Senior Buddhist elders expressed their words of blessing for the success of the conference. The Bihar Deputy Chief Minister, Sushil Kumar Modi explained that the creation of the Buddha Smriti Park had been the Chief Minister’s inspiration. The city jail formerly stood on the site and, when it was decided to replace it, several proposals, including the construction of a shopping mall, were put forward. However, the Chief Minister suggested paying tribute to Bihar’s cultural heritage with the construction of the Pataliputra Karuna Stupa and a park to commemorate the Buddha. Mr Modi expressed fulsome gratitude to the Chief Minister for his vision.

In his own address, Chief Minister Nitish Kumar mentioned that creation of the Stupa and the planting of saplings taken from the Bodhi trees in Bodhgaya and Sri Lanka recalled the Buddha’s enlightenment and teaching in Bihar while also representing Bihar’s future potential. Preservation of remnants of the old prison walls were a reminder of the Freedom Fighters from India’s struggle for independence and the social activists at the time of the Emergency who had been imprisoned here. He intends the Buddha Smriti Park and Stupa to represent Bihar as a land of transformation. He said that although Biharis may have some way to go in terms of material development, they are keenly aware of the great values embodied in their historical heritage and wish to implement them in the present. He stressed his intention to see the stupa become a centre of learning.

His Holiness the Dalai Lama addressing the International Buddhist Sangha Conference in Patna, Bihar, India, on January 5, 2012. Photo/Jeremy Russell/OHHDL
His Holiness observed that as other speakers had spoken in their mother tongue he too would like to speak in Tibetan. He greeted his Buddhist brothers and sisters, dignitaries among the guests, and all those present who may not be Buddhist themselves, but admire Buddhist culture, and declared that it was an honour to be here among them. He praised the Chief Minister’s enthusiasm not only for material development, but also for the inner values inherent in Bihar’s history. He praised the Chief Minister for doing a great job in transforming a former place of confinement into a symbol of liberation.

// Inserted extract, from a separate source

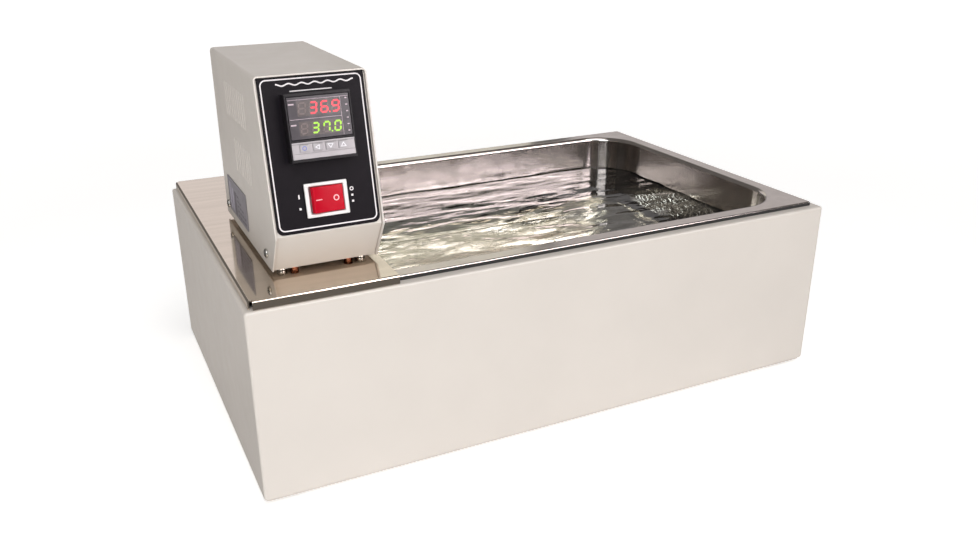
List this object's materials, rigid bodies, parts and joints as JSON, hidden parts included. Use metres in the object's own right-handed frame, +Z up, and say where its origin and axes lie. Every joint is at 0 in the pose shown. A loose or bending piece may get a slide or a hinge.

“We have now reached the twenty-first century. Time goes on naturally and no one can stop it.” he said, “We cannot change the past, but we can plan for the future. In terms of material and spiritual progress, science and technology have focussed on material development, which is essential when so many remain materially deprived. However, along with material progress we also need to attend to our inner development. Thinking only of material development makes us insensitive to the problems of others. It gives rise to greed and deceit, which in many places is the reality today. Scientists and thinkers are concluding that one of the main causes of trouble in society is a lack of love and compassion. Therefore, one of our tasks is to raise awareness of the importance of compassion and pay more attention to promoting it. Although this is traditionally one of religion’s responsibilities, this is a responsibility we all have to shoulder as individuals. In the context of this conference, he said, we need to examine what contribution Buddhism can make to this.

“Since our religious traditions share a common goal, it is important that we encourage greater understanding and respect among them. I often express my admiration for the way different religious traditions, both indigenous and from abroad, have flourished side by side for centuries in this country. Inter-religious harmony has become an Indian cultural tradition that serves as an example to the rest of the world.”

Within the Buddha’s teachings he noted that there are many different instructions that accord with people’s different mental dispositions. This variety is an expression of respect for people’s different mentalities. However, we should not make the mistake of thinking that compassion is only something for spiritual followers to concern themselves with; it is relevant to non-believers too. In fact, compassion is important for everyone.

His Holiness expressed satisfaction at the Chief Minister’s intention to make the Pataliputra Karuna Stupa a centre of learning. He pointed out that the Tripitaka, the three collections of Buddhist scriptures can be viewed as dealing with Buddhist science, philosophy and spiritual practice. While the spiritual practice sections are a matter for Buddhists, the science and philosophy, such as the explanation of impermanence and momentary change, may be of interest to anyone. The Buddhist explanation of conventional and ultimate truth is evidence of a scientific approach to reality that can benefit all humanity.


Delegates attending the International Buddhist Sangha Conference held at  Buddha Smriti Park in Patna, Bihar, India, on January 5, 2012. Photo/Jeremy Russell/OHHDL
“The creation of this stupa should not be seen as an opportunity to propagate Buddhism as such. We are not trying to convert others to Buddhism. But when a centre of learning has been established here, Buddhist science and philosophy can be among the subjects for academic study.”

Coming to the end of his talk, His Holiness joked that when the delegates had gathered earlier in the afternoon they were too hot, but at the end it was getting too cold. He concluded,

“I am pleased that the State of Bihar, in conjunction with the Bodhgaya Temple Management Committee, has convened this conference. All our religious traditions teach about love and compassion, but the important thing is for us to put these instructions into effect, otherwise we risk falling prey to hypocrisy. We need to maintain faith in our own tradition, while cultivating respect for others. If, as Buddhists, we follow what the Buddha taught sincerely, we will naturally be of service to our human brothers and sisters.”

The session was concluded with words of thanks from the Chairperson of the Bodhgaya Temple Management Committee and Gaya District Magistrate, Bandana Preyashi. She explained that the inspiration for the conference came about during consultations with His Holiness when he gave the Kalachakra empowerment in Bodhgaya in January last year. She thanked the many scholars and representatives of Buddhist communities in many countries for responding to the invitation to attend and expressed especial thanks to everyone who had contributed in whatever way to making the conference possible.